L’isola di Cuba possiede al suo interno sentimenti opposti sulla rivoluzione guidata da Fidel Castro: l’immagine romantica della rivoluzione è assai lontana, oggi, dalle generazioni più giovani, alle quali manca la possibilità di vivere una vita come il resto dei loro coetanei, mentre gli anziani sono nostalgici dei valori e degli ideali che guidarono i primi passi della rivolta al dittatore Batista.
La rivoluzione che visse Cuba, la spiega bene Steven Soderbergh nel dittico cinematografico “Il Che” (2008), nel quale è riuscito a far conoscere la fonte di questi valori e la figura di un mito che perdura nel tempo. Il film è diviso in due parti a causa della sua lunga durata, quattro ore e mezzo. La prima parte, “Il Che: L’argentino” mostra, attraverso un brillante Benicio del Toro nel ruolo del medico argentino (Palma d’Oro a Cannes come migliore attore), il modo in cui inizio e fu condotta la rivoluzione cubana. Mentre nella seconda parte “Che: guerriglia,” Soderbergh conduce lo spettatore in Bolivia, dove, secondo il suo spirito di libertà, il Che è andato ad aiutare i guerriglieri che volevano “salvare” il popolo, perdendo la vita in questo tentativo (1967). Per entrare nella parte di questo mito storico Benicio del Toro ha attentamente studiato i diari del Che, ed imparato a parlare spagnolo con accento argentino che poi, via via, prende un accento cubano.
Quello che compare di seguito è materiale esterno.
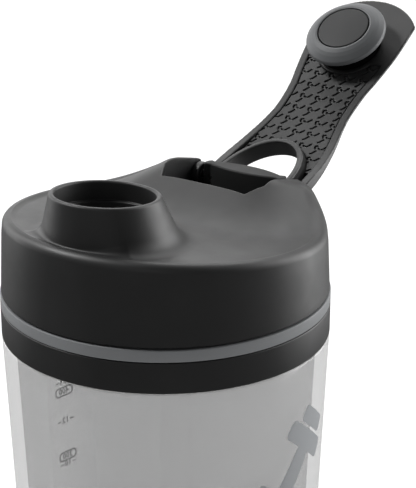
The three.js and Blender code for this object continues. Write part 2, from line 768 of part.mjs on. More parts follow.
function plugDiscGeometry() {
  return turned([
    [0, DISC_V],
    [DISC_RADIUS - 0.4, DISC_V],
    [DISC_RADIUS, DISC_V + 0.4],
    [DISC_RADIUS, DISC_V + DISC_THICKNESS],
    [0, DISC_V + DISC_THICKNESS],
  ], PLUG_ROUND);
}

// ---------- assembly ----------

const black = () => material(0x1c1c1d, 0.5);
const steel = (roughness) => material(0xb8b9bb, roughness, 1);
const greyRubber = (roughness) => material(0x66676a, roughness);

const bottle = new THREE.Group();

function addPart(name, geometry, finish, parent = bottle) {
  const mesh = new THREE.Mesh(geometry, finish);
  mesh.name = name;
  parent.add(mesh);
}

const accentBottom = RIM_HEIGHT - ACCENT_HEIGHT - GAP / 2;
const collarBottom = accentBottom - GAP / 2 - COLLAR_HEIGHT;
addPart('cup', cupGeometry(), material(0xaeb0b1, 0.25));
addPart('base_pad', basePadGeometry(), greyRubber(0.8));
addPart('cup_collar', bandGeometry(collarBottom, COLLAR_HEIGHT), black());
addPart('accent_ring', bandGeometry(accentBottom, ACCENT_HEIGHT), greyRubber(0.6));
addPart('mixing_ball', mixingBallGeometry(), steel(0.3));
addPart('lid_gasket', gasketGeometry(), material(0xc9cacc, 0.7));
addPart('lid_shell', lidShellGeometry(), black());
addPart('lid_liner', lidLinerGeometry(), black());
addPart('hinge_block', hingeBlockGeometry(), black());
const pin = hingeRod(PIN_RADIUS, -PIN_HALF_LENGTH, PIN_HALF_LENGTH, PIN_ROUND);
addPart('hinge_pin', pin, steel(0.35));

// The arm's frame has u along its Y and v along its Z. Opening it turns v down and back.
const arm = new THREE.Group();
arm.position.set(0, HINGE_Y, HINGE_Z);
arm.rotation.x = OPEN_DIRECTION;
bottle.add(arm);

// v points away from the plug, which is down in the open position, so the plate is turned over.
const turnedOver = new THREE.Matrix4().makeScale(1, 1, -1);

function addArmPart(name, geometry, finish, u = 0) {
  geometry.translate(0, u, 0);
  geometry.applyMatrix4(turnedOver);
  if (!geometry.getIndex()) geometry = mergeVertices(geometry, 1e-4);
  addPart(name, signedVolume(geometry) < 0 ? flipped(geometry) : geometry, finish, arm);
}

addArmPart('cap_arm', armGeometry(), black());
addArmPart('grip_pad', gripGeometry(), material(0x2a2a2b, 0.6));
addArmPart('plug_stem', plugStemGeometry(), black(), PLUG_U);
addArmPart('plug_seal', plugSealGeometry(), material(0x6b6d70, 0.65), PLUG_U);
addArmPart('plug_disc', plugDiscGeometry(), material(0x454648, 0.55), PLUG_U);

export default bottle;
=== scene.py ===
"""Looks of a protein shaker bottle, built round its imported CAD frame.

Shapes are worked out in millimetres and scaled to metres when they become objects.
"""

import math

import bmesh  # noqa: E402
import bpy  # noqa: E402
import numpy as np  # noqa: E402
from mathutils import Matrix, Vector  # noqa: E402


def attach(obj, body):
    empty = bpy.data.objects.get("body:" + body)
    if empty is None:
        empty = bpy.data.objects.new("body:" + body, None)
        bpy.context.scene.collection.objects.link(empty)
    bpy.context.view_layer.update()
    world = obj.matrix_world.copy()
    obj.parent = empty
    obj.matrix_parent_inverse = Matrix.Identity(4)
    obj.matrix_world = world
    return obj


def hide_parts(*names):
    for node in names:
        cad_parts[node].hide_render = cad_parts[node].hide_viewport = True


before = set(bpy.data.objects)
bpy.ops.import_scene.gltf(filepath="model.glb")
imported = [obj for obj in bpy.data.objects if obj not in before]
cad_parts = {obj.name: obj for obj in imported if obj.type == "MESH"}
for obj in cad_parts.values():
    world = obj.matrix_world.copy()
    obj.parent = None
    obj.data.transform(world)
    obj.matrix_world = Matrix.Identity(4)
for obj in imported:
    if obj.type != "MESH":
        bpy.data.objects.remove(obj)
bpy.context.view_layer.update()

MM = 0.001
ROUND = 192

# ---------------------------------------------------------------- dimensions, as in the CAD frame

RIM_HEIGHT = 140.0
GAP = 0.3
CUP_TOP_RADIUS = 43.25
CUP_TOP = 128.1
CUP_TAPER = 0.0377
CUP_WALL = 3.4
CUP_MIDDLE = 124.0
CUP_BOTTOM = 0.8
CUP_UNDERSIDE = 2.3
FOOT_POCKET = 32.3
FLOOR_HEIGHT = 4.0
MOUTH_ROUND = 0.4
NECK_INNER = 36.4
NECK_OUTER = 38.4
NECK_START = 133.0
NECK_TOP = 147.4
GASKET_HEIGHT = 1.5
THREAD_LEAD = 8.0
THREAD_HEIGHT = 1.1
THREAD_BOTTOM = 140.9
THREAD_TURN = 225.0
LINER_BOTTOM = 140.6
LINER_ROOF, LINER_TOP = 149.5, 150.9
LINER_INNER = 39.9
LINER_HOLE = 36
BAND_RADIUS = 43.3
COLLAR_BOTTOM, COLLAR_TOP = 128.4, 136.5
ACCENT_BOTTOM, ACCENT_TOP = 136.65, 139.85
FOOT_RADIUS = 32
FOOT_THICKNESS = 2
BALL_RADIUS = 25
BALL_HEIGHT = 29.3
BALL_WIRE = 1.1
BALL_TURNS = 7
BALL_POLE = 6

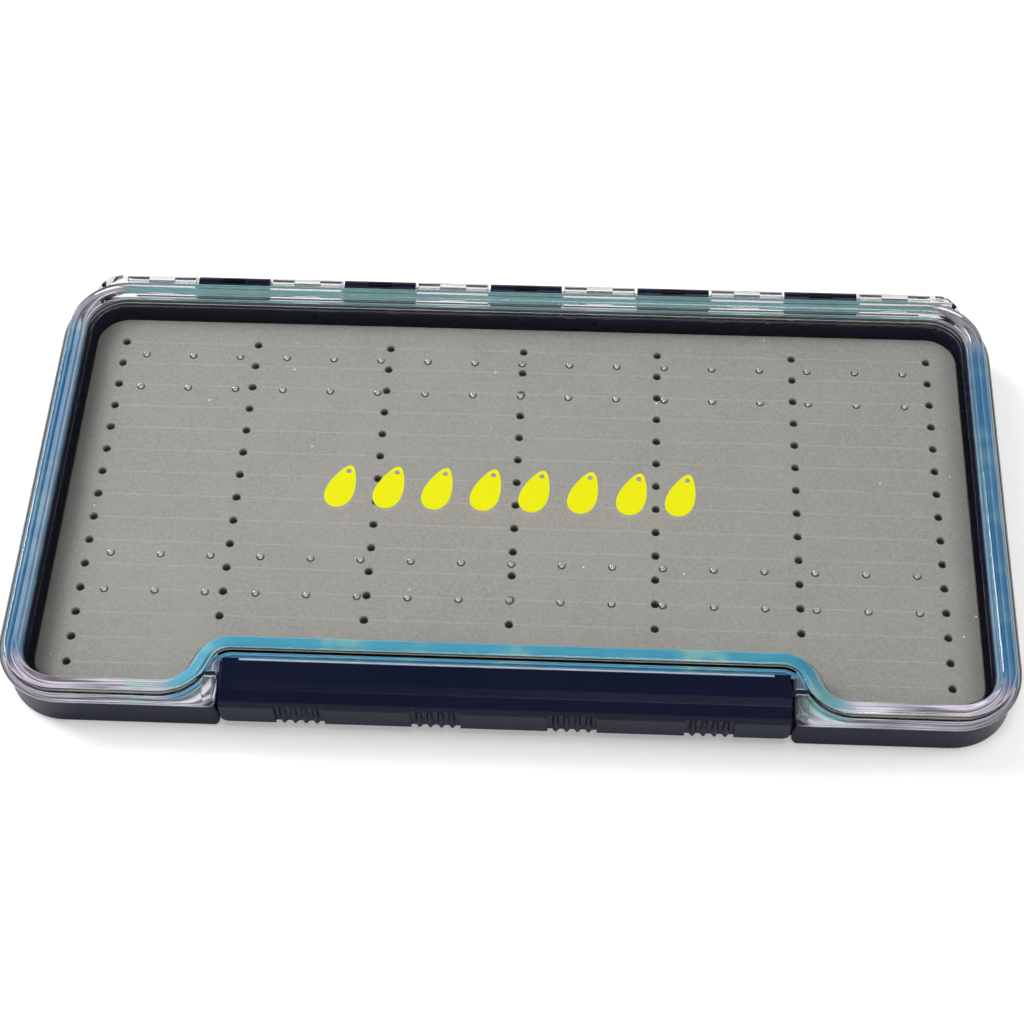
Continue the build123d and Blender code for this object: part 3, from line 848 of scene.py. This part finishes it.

Dato che l’argomento di questo numero sono le ISOLE, analizzerò soltanto la prima parte del lungo film di Soderbergh, ma consiglio vivamente di dedicare quasi cinque ore per esplorare entrambi i lati della vita del Che Guevara, del suo percorso rivoluzionario, anche se prima sarebbe meglio vedere (o rivedere) "I Diari della Motocicletta" di Walter Salles (2004), dove Ernesto Guevara comincia a coltivare quel senso di giustizia e di lotta per il cambiamento verso l’uguaglianza di tutti gli uomini dell’America Latina.
Nel 1952 il generale Fulgencio Batista orchestra un colpo di stato a Cuba, prende il controllo del governo dell’isola e sospende le elezioni.
La sua dittatura corrotta è sostenuta dall’esercito, ma un giovane avvocato di nome Fidel Castro incita alla rivolta popolare assaltando la caserma Moncada, nel luglio del 1953. L’attacco fallisce e Castro trascorre due anni in carcere, prima di andare in esilio in Messico.
Nel frattempo, un giovane idealista argentino di nome Ernesto Guevara si è lasciato coinvolgere in attività politiche in Guatemala. Nel 1954, quando il legittimo governo di Jacobo Alvarez viene deposto, Guevara fugge in Messico e in un modesto appartamento di Città del Messico incontra Fidel Castro, presentatogli da Raúl Castro, fratello minore di Fidel. Guevara viene immediatamente arruolato per compiere una missione di guerriglia, con lo scopo di abbattere il dittatore cubano. I cubani soprannominano il giovane ribelle Guevara “Che”, per la ripetizione di questo termine in Argentina.
Puerto Rico e Messico sono le basi per le riprese della prima parte del film, mentre “Guerrilla” è stato girato in Spagna.
“Che: L'argentino” è un film che alterna le scene intense della vita e della guerriglia nella giungla alle immagini dell’Assemblea Generale delle Nazioni Uniti dove, nel 1964, Ernesto Guevara fa un memorabile discorso. Del Toro incarna perfettamente nel fisico ma anche nelle sfumature del carattere l’uomo Guevara e il regista non spinge troppo sui toni agiografici, privilegiano il racconto, le sfumature, l’introspezione psicologica. Soderbergh riesce a coinvolgere e a sorprendere lo spettatore con questa miscela d’immagini, usando lo stesso linguaggio visivo di “Traffic”, dove diresse sempre un bravo Benicio del Toro che, proprio durante le riprese, avrebbe proposto al regista di girare un film sulla vita del Che. Ed ecco qui il risultato, dopo sette anni di lavoro.
Che – L’argentino (2008, regia di Steven Soderbergh, con Benicio Del Toro).